* _Exercise requirements_
Give back the lines exactly, from the first one to the line with "CUT_SCATTER = 0.011", both ends included.

-- Begin --

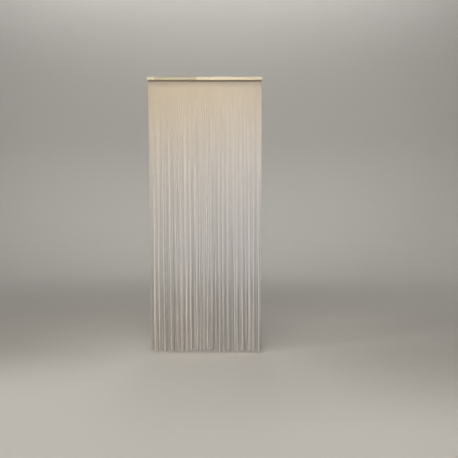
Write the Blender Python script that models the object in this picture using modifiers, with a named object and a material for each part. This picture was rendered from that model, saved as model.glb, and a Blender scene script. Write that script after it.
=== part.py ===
"""String door curtain: two rows of twisted cords hung from the underside of a wooden lath.

Metres, +Z up. The lath runs along X and its front faces -Y. The origin is the centre of the
lath's back face, where it is fastened over a doorway.
"""

import math
import random

import bmesh
import bpy

# Lath
LATH_LENGTH = 0.895
LATH_HEIGHT = 0.025
LATH_DEPTH = 0.030
LATH_EDGE_RADIUS = 0.0015
LATH_EDGE_STEPS = 3
LATH_TOP_Z = LATH_HEIGHT / 2
LATH_UNDERSIDE_Z = -LATH_HEIGHT / 2

# Cords, as flat as two plies laid side by side are wide
CORD_WIDTH = 0.0066
CORD_SIDES_STEP = 0  # a bevel of no extra steps gives four sides
CORDS_IN_ROW = 54
ROW_SPACING = 0.0082
BACK_ROW_Y = -0.0070
END_MARGIN = 0.011  # from the lath's end to the outermost cord's middle
CORD_SPAN = LATH_LENGTH - 2 * END_MARGIN
CORD_PITCH = CORD_SPAN / (CORDS_IN_ROW - 0.5)  # the two rows stand half a pitch apart

# Drop of the cords, from the lath's top edge to their cut ends
MEAN_DROP = 2.113
CUT_SCATTER = 0.011

# How the cords wander on their way down, as shares and lengths at their ends
TOUCHING_GAP = 0.0009
LEFT_DRAW_IN = 0.027
RIGHT_DRAW_IN = 0.002
BUNCH_SIZES = (1, 1, 2, 2, 2, 3)
BUNCHED_SHARE = (0.04, 0.30)  # of an even gap, between the cords of one bunch
BEND_SHARE = 0.10
LEAN_SHARE = 0.18
LEAN_WAVES = 3.0
LEVELS = 9

# Each row: its depth, its shift along the lath, how far its ends swing out, and its seed
ROWS = (
    {"name": "back", "y": BACK_ROW_Y, "shift": CORD_PITCH / 2, "swing": 0.0015, "seed": 123},
    {"name": "front", "y": BACK_ROW_Y - ROW_SPACING, "shift": 0.0, "swing": -0.0045, "seed": 14},
)

# Heading strip that holds the cords' tops, set in a groove under the lath
CLEARANCE = 0.0003
STRIP_HEIGHT = 0.018
STRIP_SHOWS = 0.010  # below the lath
STRIP_BORDER = 0.0003
STRIP_LENGTH = CORD_SPAN + CORD_WIDTH + 2 * STRIP_BORDER
STRIP_DEPTH = ROW_SPACING + CORD_WIDTH + 2 * STRIP_BORDER
STRIP_Y = BACK_ROW_Y - ROW_SPACING / 2
STRIP_UNDERSIDE_Z = LATH_UNDERSIDE_Z - STRIP_SHOWS
STRIP_TOP_Z = STRIP_UNDERSIDE_Z + STRIP_HEIGHT
ROOT_SINK = 0.003
CORD_DROP = MEAN_DROP - LATH_TOP_Z + STRIP_UNDERSIDE_Z

# Finishes: base colour, roughness
FINISHES = {
    "lath_wood": ((0.79, 0.69, 0.50, 1.0), 0.55),
    "cord_cotton": ((0.56, 0.50, 0.41, 1.0), 0.95),
}


def clear_scene():
    for obj in list(bpy.data.objects):
        bpy.data.objects.remove(obj, do_unlink=True)


def new_collection(name):
    collection = bpy.data.collections.new(name)
    bpy.context.scene.collection.children.link(collection)
    return collection


def finish(name):
    colour, roughness = FINISHES[name]
    material = bpy.data.materials.new(name)
    material.use_nodes = True
    shader = material.node_tree.nodes["Principled BSDF"]
    shader.inputs["Base Color"].default_value = colour
    shader.inputs["Roughness"].default_value = roughness
    shader.inputs["Metallic"].default_value = 0.0
    material.diffuse_color = colour
    return material


def add_box(name, collection, size, centre):
    shape = bmesh.new()
    bmesh.ops.create_cube(shape, size=1.0)
    bmesh.ops.scale(shape, vec=size, verts=shape.verts)
    mesh = bpy.data.meshes.new(name)
    shape.to_mesh(mesh)
    shape.free()
    box = bpy.data.objects.new(name, mesh)
    box.location = centre
    collection.objects.link(box)
    return box


def mark_as_helper(obj):
    obj.hide_render = True
    obj.display_type = "WIRE"


def bunch_weights(draw):
    """How wide each gap of a row has become at the cords' ends, next to an even gap.

    A bunch keeps its place: what its own gaps lose, the gap after it gains.
    """
    weights = []
    while len(weights) < CORDS_IN_ROW - 1:
        inner = [draw.uniform(*BUNCHED_SHARE) for _ in range(draw.choice(BUNCH_SIZES) - 1)]
        weights += inner
        weights.append(len(inner) + 1 - sum(inner))
    return weights[: CORDS_IN_ROW - 1]


def row_plan(row):
    """The row's random choices: its gaps, how they bend, its leaning, cut ends and swing."""
    draw = random.Random(row["seed"])
    gaps = CORDS_IN_ROW - 1
    return {
        "weights": bunch_weights(draw),
        "bend_turns": [draw.uniform(0.4, 1.4) for _ in range(gaps)],
        "bend_phase": [draw.uniform(0, math.tau) for _ in range(gaps)],
        "lean_phase": draw.uniform(0, math.tau),
        "cuts": [draw.uniform(-CUT_SCATTER, CUT_SCATTER) for _ in range(CORDS_IN_ROW)],
        "swing": [draw.uniform(0.15, 1.0) for _ in range(CORDS_IN_ROW)],
    }


def cord_places(row, plan, down):
    """Where the row's cords stand along X, at this share of the way down.

    The gaps start even and drift towards the plan's weights. Each keeps the touching gap, so
    the cords of a row never cross.
    """
    left = -CORD_SPAN / 2 + row["shift"] + LEFT_DRAW_IN * down
    right = left + (CORDS_IN_ROW - 1) * CORD_PITCH - (LEFT_DRAW_IN + RIGHT_DRAW_IN) * down
    shares = []
    for gap, weight in enumerate(plan["weights"]):
        along = gap / len(plan["weights"])
        lean = LEAN_SHARE * math.sin(math.tau * LEAN_WAVES * along + plan["lean_phase"])
        turns = math.tau * plan["bend_turns"][gap] * down + plan["bend_phase"][gap]
        bend = 1 + BEND_SHARE * math.sin(turns) * down
        shares.append((1 + (weight - 1) * down) * (1 + lean * down) * bend)
    least = CORD_WIDTH + TOUCHING_GAP
    spare = (right - left - least * len(shares)) / sum(shares)
    places = [left]
    for share in shares:
        places.append(places[-1] + least + spare * share)
    return places


def cord_routes():
    """Each cord's points, from inside the heading strip to its cut end."""
    routes = []
    for row in ROWS:
        plan = row_plan(row)
        levels = [level / (LEVELS - 1) for level in range(LEVELS)]
        at_levels = [cord_places(row, plan, down) for down in levels]
        for cord in range(CORDS_IN_ROW):
            points = [(at_levels[0][cord], row["y"], STRIP_UNDERSIDE_Z + ROOT_SINK)]
            for down, places in zip(levels, at_levels):
                cut = plan["cuts"][cord] if down == 1 else 0.0
                y = row["y"] + row["swing"] * plan["swing"][cord] * down
                points.append((places[cord], y, STRIP_UNDERSIDE_Z - CORD_DROP * down - cut))
            routes.append(points)
    return routes


def cord_tubes(name, collection):
    """All cords as one mesh of four-sided tubes with closed ends."""
    curve = bpy.data.curves.new(name, "CURVE")
    curve.dimensions = "3D"
    curve.bevel_depth = CORD_WIDTH / 2
    curve.bevel_resolution = CORD_SIDES_STEP
    curve.use_fill_caps = True
    for route in cord_routes():
        spline = curve.splines.new("POLY")
        spline.points.add(len(route) - 1)
        for point, place in zip(spline.points, route):
            point.co = (*place, 1.0)
    guide = bpy.data.objects.new(name + "_guide", curve)
    collection.objects.link(guide)
    bpy.context.view_layer.update()
    graph = bpy.context.evaluated_depsgraph_get()
    mesh = bpy.data.meshes.new_from_object(guide.evaluated_get(graph))
    tubes = bpy.data.objects.new(name, mesh)
    tubes.matrix_world = guide.matrix_world
    collection.objects.link(tubes)
    bpy.data.objects.remove(guide, do_unlink=True)
    weld_caps(mesh)
    return tubes


def weld_caps(mesh):
    shape = bmesh.new()
    shape.from_mesh(mesh)
    bmesh.ops.remove_doubles(shape, verts=shape.verts, dist=CLEARANCE / 10)
    bmesh.ops.recalc_face_normals(shape, faces=shape.faces)
    shape.to_mesh(mesh)
    shape.free()


def boolean(obj, other, operation):
    modifier = obj.modifiers.new(operation.lower() + " " + other.name, "BOOLEAN")
    modifier.operation = operation
    modifier.solver = "EXACT"
    modifier.object = other


def make_lath(parts, helpers):
    """The lath, with rounded edges and a groove along its underside."""
    size = (LATH_LENGTH, LATH_DEPTH, LATH_HEIGHT)
    lath = add_box("lath", parts, size, (0, -LATH_DEPTH / 2, 0))
    edges = lath.modifiers.new("rounded edges", "BEVEL")
    edges.width = LATH_EDGE_RADIUS
    edges.segments = LATH_EDGE_STEPS
    groove_top = STRIP_TOP_Z + CLEARANCE
    groove_foot = LATH_UNDERSIDE_Z - LATH_EDGE_RADIUS
    groove_size = (
        STRIP_LENGTH + 2 * CLEARANCE,
        STRIP_DEPTH + 2 * CLEARANCE,
        groove_top - groove_foot,
    )
    centre = (0, STRIP_Y, (groove_top + groove_foot) / 2)
    groove = add_box("lath_groove", helpers, groove_size, centre)
    mark_as_helper(groove)
    boolean(lath, groove, "DIFFERENCE")
    lath.data.materials.append(finish("lath_wood"))
    return lath


def make_strands(parts, helpers):
    """The cords, joined at their tops by the heading strip."""
    strands = cord_tubes("strands", parts)
    size = (STRIP_LENGTH, STRIP_DEPTH, STRIP_HEIGHT)
    centre = (0, STRIP_Y, STRIP_UNDERSIDE_Z + STRIP_HEIGHT / 2)
    strip = add_box("heading_strip", helpers, size, centre)
    mark_as_helper(strip)
    boolean(strands, strip, "UNION")
    strands.data.materials.append(finish("cord_cotton"))
    return strands


def main():
    clear_scene()
    parts = new_collection("string_door_curtain")
    helpers = new_collection("cutters")
    make_lath(parts, helpers)
    make_strands(parts, helpers)


main()
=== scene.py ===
"""Dresses the string door curtain: twisted cotton cords under a pale wooden lath, in a studio.

Laid out as a Blender add-on and run as a script. Metres, +Z up; the lath's front faces -Y.
"""

import math
import random

import bmesh
import bpy
import numpy as np
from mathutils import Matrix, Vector


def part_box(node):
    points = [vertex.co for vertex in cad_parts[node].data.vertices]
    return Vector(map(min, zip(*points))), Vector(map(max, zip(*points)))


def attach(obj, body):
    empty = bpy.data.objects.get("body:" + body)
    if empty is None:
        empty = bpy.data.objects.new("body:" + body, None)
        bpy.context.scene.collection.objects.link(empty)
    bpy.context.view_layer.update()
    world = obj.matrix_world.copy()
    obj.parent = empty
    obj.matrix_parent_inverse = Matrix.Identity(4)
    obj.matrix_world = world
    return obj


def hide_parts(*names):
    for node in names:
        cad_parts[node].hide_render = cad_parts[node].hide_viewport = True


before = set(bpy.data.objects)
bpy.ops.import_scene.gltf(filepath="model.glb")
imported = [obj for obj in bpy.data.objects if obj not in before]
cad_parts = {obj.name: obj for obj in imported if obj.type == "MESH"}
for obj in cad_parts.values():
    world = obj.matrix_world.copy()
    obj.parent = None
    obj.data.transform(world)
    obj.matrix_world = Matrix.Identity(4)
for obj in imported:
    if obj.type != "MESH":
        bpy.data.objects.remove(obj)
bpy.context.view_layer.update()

bl_info = {
    "name": "String Door Curtain",
    "version": (1, 0, 0),
    "blender": (4, 5, 0),
    "location": "View3D > Sidebar > Curtain",
    "description": "Makes a string door curtain's cords, heading strip and lath finish",
    "category": "Object",
}

BODY = "root"
LATH_LOW, LATH_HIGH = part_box("lath")
STRANDS_LOW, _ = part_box("strands")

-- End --

* _Solution for this task_
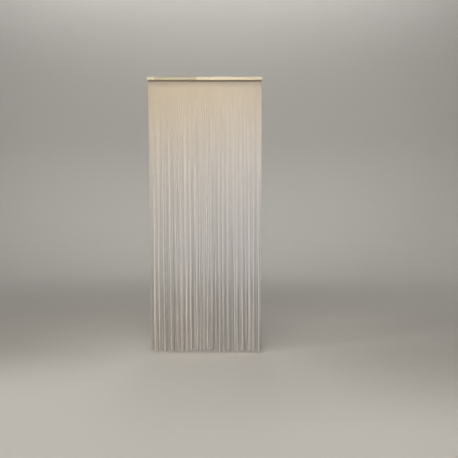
Write the Blender Python script that models the object in this picture using modifiers, with a named object and a material for each part. This picture was rendered from that model, saved as model.glb, and a Blender scene script. Write that script after it.
=== part.py ===
"""String door curtain: two rows of twisted cords hung from the underside of a wooden lath.

Metres, +Z up. The lath runs along X and its front faces -Y. The origin is the centre of the
lath's back face, where it is fastened over a doorway.
"""

import math
import random

import bmesh
import bpy

# Lath
LATH_LENGTH = 0.895
LATH_HEIGHT = 0.025
LATH_DEPTH = 0.030
LATH_EDGE_RADIUS = 0.0015
LATH_EDGE_STEPS = 3
LATH_TOP_Z = LATH_HEIGHT / 2
LATH_UNDERSIDE_Z = -LATH_HEIGHT / 2

# Cords, as flat as two plies laid side by side are wide
CORD_WIDTH = 0.0066
CORD_SIDES_STEP = 0  # a bevel of no extra steps gives four sides
CORDS_IN_ROW = 54
ROW_SPACING = 0.0082
BACK_ROW_Y = -0.0070
END_MARGIN = 0.011  # from the lath's end to the outermost cord's middle
CORD_SPAN = LATH_LENGTH - 2 * END_MARGIN
CORD_PITCH = CORD_SPAN / (CORDS_IN_ROW - 0.5)  # the two rows stand half a pitch apart

# Drop of the cords, from the lath's top edge to their cut ends
MEAN_DROP = 2.113
CUT_SCATTER = 0.011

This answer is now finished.